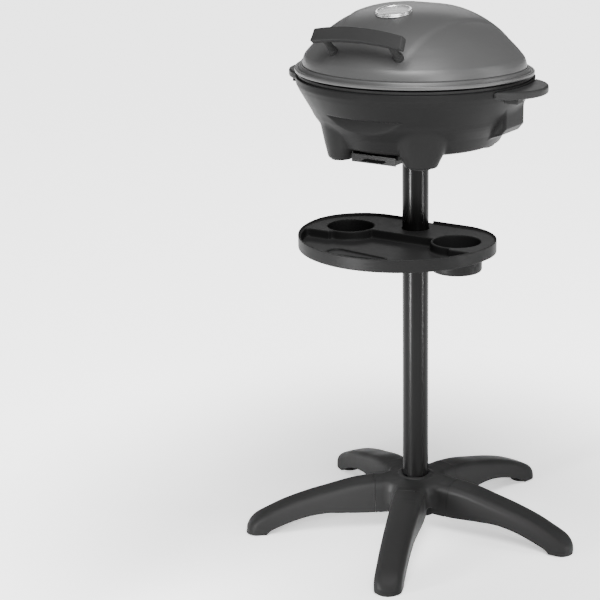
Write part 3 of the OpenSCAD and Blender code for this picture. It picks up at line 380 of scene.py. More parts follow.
# %% Metals
zinc = new_finish("zinc", 0.5, 0.62, 0.28, metal=1.0, grain=800)
chrome = new_finish("chrome", 0.62, 0.7, 0.09, rough_spread=0.04, metal=1.0,
                    grain=300, grain_height=0.00001)
bright_aluminium = new_finish("bright_aluminium", 0.62, 0.72, 0.25, metal=1.0,
                              cloud=14.0, grain=500)
black_enamel = new_finish("black_enamel", 0.005, 0.007, 0.34, cloud=20.0,
                          grain=400, gloss=0.08)
satin_chrome = new_finish("satin_chrome", 0.78, 0.84, 0.27, rough_spread=0.02,
                          metal=1.0, grain=300, grain_height=0.00001)
burnt_steel = new_finish("burnt_steel", (0.1, 0.085, 0.075), (0.22, 0.209, 0.198), 0.42,
                         metal=0.9, cloud=40.0)
galvanised = new_finish("galvanised", 0.35, 0.48, 0.35, metal=1.0, cloud=60.0)

# %% Ceramic, lamp lens, dial and glass
ceramic = new_finish("ceramic", (0.6, 0.57, 0.516), (0.68, 0.6528, 0.5984), 0.5)
lamp_lens = new_finish("lamp_lens", (0.55, 0.1925, 0.066), (0.65, 0.273, 0.117), 0.2)
fill(shader_of(lamp_lens), Transmission_Weight=0.4)
dial_white = new_finish("dial_white", 0.4, 0.46, 0.35, grain=400)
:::
» **EXERCISE TASK**
Quote every line of the data, word for word.

» **TASK RESPONSE**
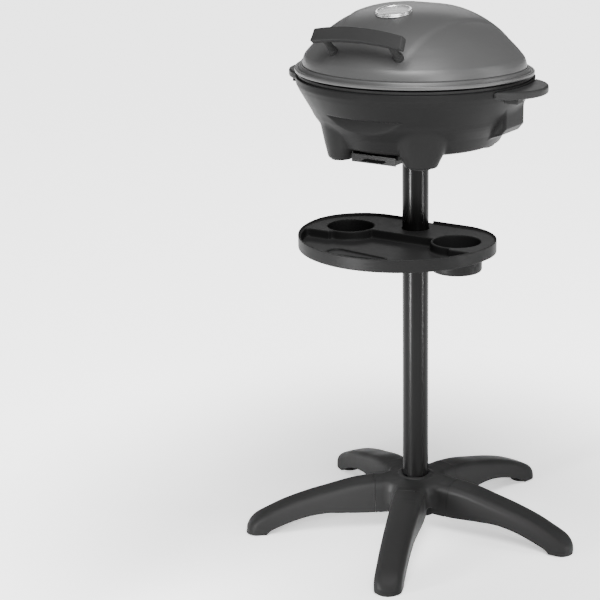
Write part 3 of the OpenSCAD and Blender code for this picture. It picks up at line 380 of scene.py. More parts follow.
# %% Metals
zinc = new_finish("zinc", 0.5, 0.62, 0.28, metal=1.0, grain=800)
chrome = new_finish("chrome", 0.62, 0.7, 0.09, rough_spread=0.04, metal=1.0,
                    grain=300, grain_height=0.00001)
bright_aluminium = new_finish("bright_aluminium", 0.62, 0.72, 0.25, metal=1.0,
                              cloud=14.0, grain=500)
black_enamel = new_finish("black_enamel", 0.005, 0.007, 0.34, cloud=20.0,
                          grain=400, gloss=0.08)
satin_chrome = new_finish("satin_chrome", 0.78, 0.84, 0.27, rough_spread=0.02,
                          metal=1.0, grain=300, grain_height=0.00001)
burnt_steel = new_finish("burnt_steel", (0.1, 0.085, 0.075), (0.22, 0.209, 0.198), 0.42,
                         metal=0.9, cloud=40.0)
galvanised = new_finish("galvanised", 0.35, 0.48, 0.35, metal=1.0, cloud=60.0)

# %% Ceramic, lamp lens, dial and glass
ceramic = new_finish("ceramic", (0.6, 0.57, 0.516), (0.68, 0.6528, 0.5984), 0.5)
lamp_lens = new_finish("lamp_lens", (0.55, 0.1925, 0.066), (0.65, 0.273, 0.117), 0.2)
fill(shader_of(lamp_lens), Transmission_Weight=0.4)
dial_white = new_finish("dial_white", 0.4, 0.46, 0.35, grain=400)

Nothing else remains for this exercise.